▶ _Your goal_: Copy every line of the data exactly, leaving nothing out.

--- start Data shown ---

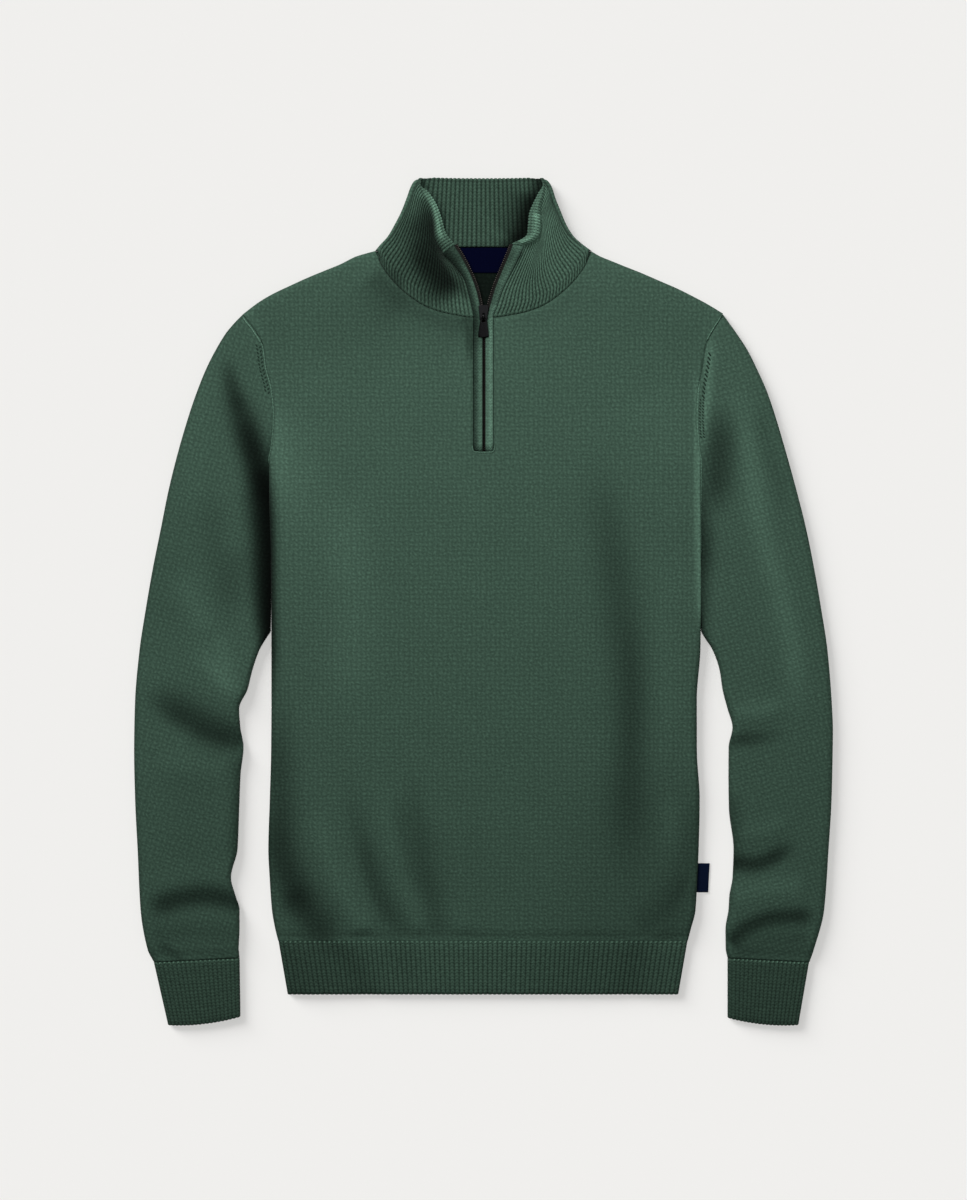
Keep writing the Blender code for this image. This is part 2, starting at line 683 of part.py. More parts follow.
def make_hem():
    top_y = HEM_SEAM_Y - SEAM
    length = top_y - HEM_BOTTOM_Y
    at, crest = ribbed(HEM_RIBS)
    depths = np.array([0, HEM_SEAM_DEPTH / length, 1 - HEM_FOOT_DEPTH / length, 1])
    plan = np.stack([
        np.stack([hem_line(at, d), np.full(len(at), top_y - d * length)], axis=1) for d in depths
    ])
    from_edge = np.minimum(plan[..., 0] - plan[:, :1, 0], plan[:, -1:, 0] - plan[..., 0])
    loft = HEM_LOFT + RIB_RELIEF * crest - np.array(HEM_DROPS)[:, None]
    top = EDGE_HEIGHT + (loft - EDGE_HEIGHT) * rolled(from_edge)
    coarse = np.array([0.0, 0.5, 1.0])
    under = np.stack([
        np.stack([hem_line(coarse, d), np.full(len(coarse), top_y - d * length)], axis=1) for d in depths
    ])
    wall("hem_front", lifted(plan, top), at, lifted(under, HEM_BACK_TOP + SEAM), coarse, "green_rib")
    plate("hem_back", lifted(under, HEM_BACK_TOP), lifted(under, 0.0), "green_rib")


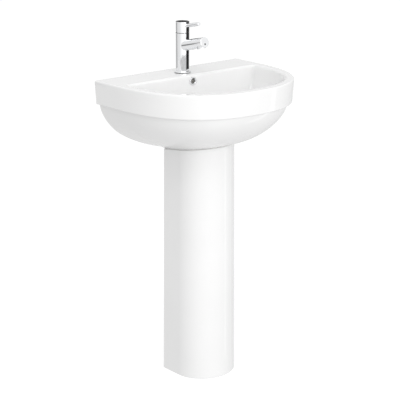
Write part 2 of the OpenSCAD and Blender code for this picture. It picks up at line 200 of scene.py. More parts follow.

--- end Data shown ---

▶ _Task output_:
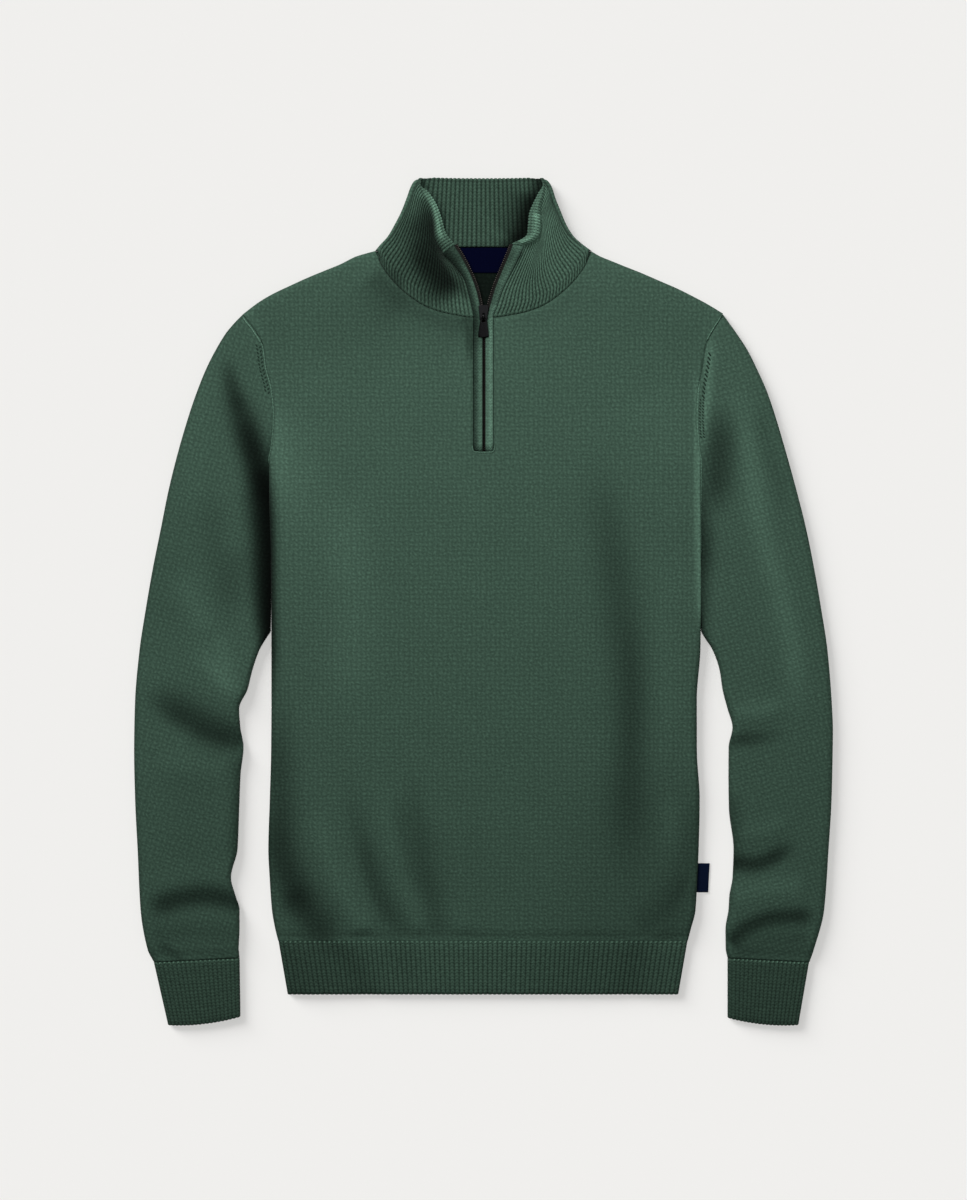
Keep writing the Blender code for this image. This is part 2, starting at line 683 of part.py. More parts follow.
def make_hem():
    top_y = HEM_SEAM_Y - SEAM
    length = top_y - HEM_BOTTOM_Y
    at, crest = ribbed(HEM_RIBS)
    depths = np.array([0, HEM_SEAM_DEPTH / length, 1 - HEM_FOOT_DEPTH / length, 1])
    plan = np.stack([
        np.stack([hem_line(at, d), np.full(len(at), top_y - d * length)], axis=1) for d in depths
    ])
    from_edge = np.minimum(plan[..., 0] - plan[:, :1, 0], plan[:, -1:, 0] - plan[..., 0])
    loft = HEM_LOFT + RIB_RELIEF * crest - np.array(HEM_DROPS)[:, None]
    top = EDGE_HEIGHT + (loft - EDGE_HEIGHT) * rolled(from_edge)
    coarse = np.array([0.0, 0.5, 1.0])
    under = np.stack([
        np.stack([hem_line(coarse, d), np.full(len(coarse), top_y - d * length)], axis=1) for d in depths
    ])
    wall("hem_front", lifted(plan, top), at, lifted(under, HEM_BACK_TOP + SEAM), coarse, "green_rib")
    plate("hem_back", lifted(under, HEM_BACK_TOP), lifted(under, 0.0), "green_rib")


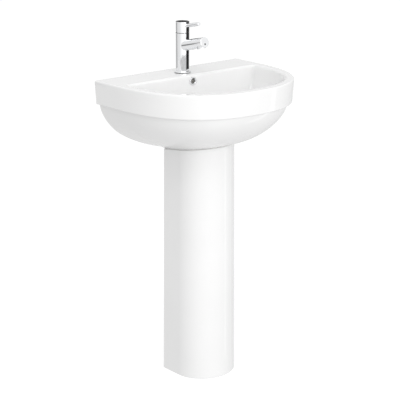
Write part 2 of the OpenSCAD and Blender code for this picture. It picks up at line 200 of scene.py. More parts follow.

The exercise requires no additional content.